# I caught my 1st lake run brown!



## Steelhead Fever (Dec 31, 2009)

This past weekend in PA! I was shaking!


----------



## thephildo0916 (Mar 4, 2009)

Sick catch brah


----------



## fredg53 (Sep 17, 2010)

AWESOME WOW

Outdoor Hub mobile, the outdoor information engine


----------



## dcfisherman (Jul 25, 2008)

Thats sweet! Must have felt great reeling it in!
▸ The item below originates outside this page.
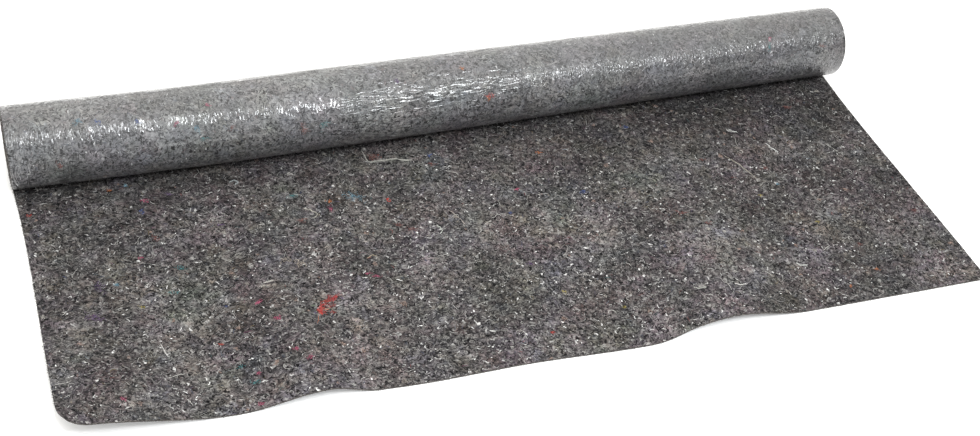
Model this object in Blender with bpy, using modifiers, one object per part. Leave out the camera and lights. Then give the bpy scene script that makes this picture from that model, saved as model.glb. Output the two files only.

Outdoor Hub mobile, the outdoor information engine


----------



## FISHIN216 (Mar 18, 2009)

That's a beauty

Outdoor Hub mobile, the outdoor information engine


----------



## KSUFLASH (Apr 14, 2004)

sweetness!!!

-KSU


----------



## steelheader007 (Apr 8, 2004)

nice fish and I see he is wearing some tail jewlery!


----------



## I_Shock_Em (Jul 20, 2008)

Very nice fish....congrats


----------



## Mepps3 (Apr 23, 2006)

Very nice!


----------



## Golden1 (Jun 27, 2009)

That's one niceeeeeeeeeeeee catch....


----------



## ShutUpNFish (Apr 17, 2007)

Sweeeeet!! Txt me the story kid.


----------



## flytyer (Jan 3, 2005)

Awesome catch! I bet that was a blast!


----------



## fishinnick (Feb 19, 2011)

Even though you showed me the pic Saturday I'm still in awe of that fish! I neeeed to get me one of them!!


----------



## RiverDoc (Mar 12, 2010)

Just give a few bullets on what you were using, etc.

Way to go!


----------



## fishinnick (Feb 19, 2011)

Didn't you get him on eggs?


----------



## LilSiman/Medina (Nov 30, 2010)

awesome! nice catch


----------



## Steelhead Fever (Dec 31, 2009)

I actually got him on one of my special jigs, straight 10 lb. mono, "wide water" I might have crapped my pants when I first saw it roll, I was shaking while fighting it!

Thanks for a the comments, it sure was a fish of a lifetime!


----------



## pymybob (May 28, 2004)

Great looking Brown buddy!


----------



## CARL510ISLE (Jan 8, 2010)

Nice catch Mario, looks like those PA Browns are growing nicely.

C510I


----------



## salmon king (Aug 20, 2008)

Hey Mario greg told me about your great catch...Thats one great brown... Next time you guys go up maybe I'll be their to get one too... Greg really thinks youre a phenom and hes right... good job and good luck man... Dustin


----------



## Steelhead Fever (Dec 31, 2009)

salmon king said:


> Hey Mario greg told me about your great catch...Thats one great brown... Next time you guys go up maybe I'll be their to get one too... Greg really thinks youre a phenom and hes right... good job and good luck man... Dustin


haha thanks! you know greg?


----------



## salmon king (Aug 20, 2008)

Steelhead Fever said:


> haha thanks! you know greg?


Yeah Greg and I fish alot together for smallmouth , largemouth , and steelhead......


----------



## Chef T (Feb 28, 2011)

Man, these should be the average size for those first PA brown stockings. I cannot wait to crush them on Elk. Next year, I'll stick around and won't have to go to NY for Brownies.. Congrats OP!


----------



## ngski (Aug 16, 2005)

Chef T said:


> Next year, I'll stick around and won't have to go to NY for Brownies.. Congrats OP!


Oak Orchard will miss you, come back, come back to NY. We'll save you a spot on the overcrowded river, come back.......

Nice catch.....


----------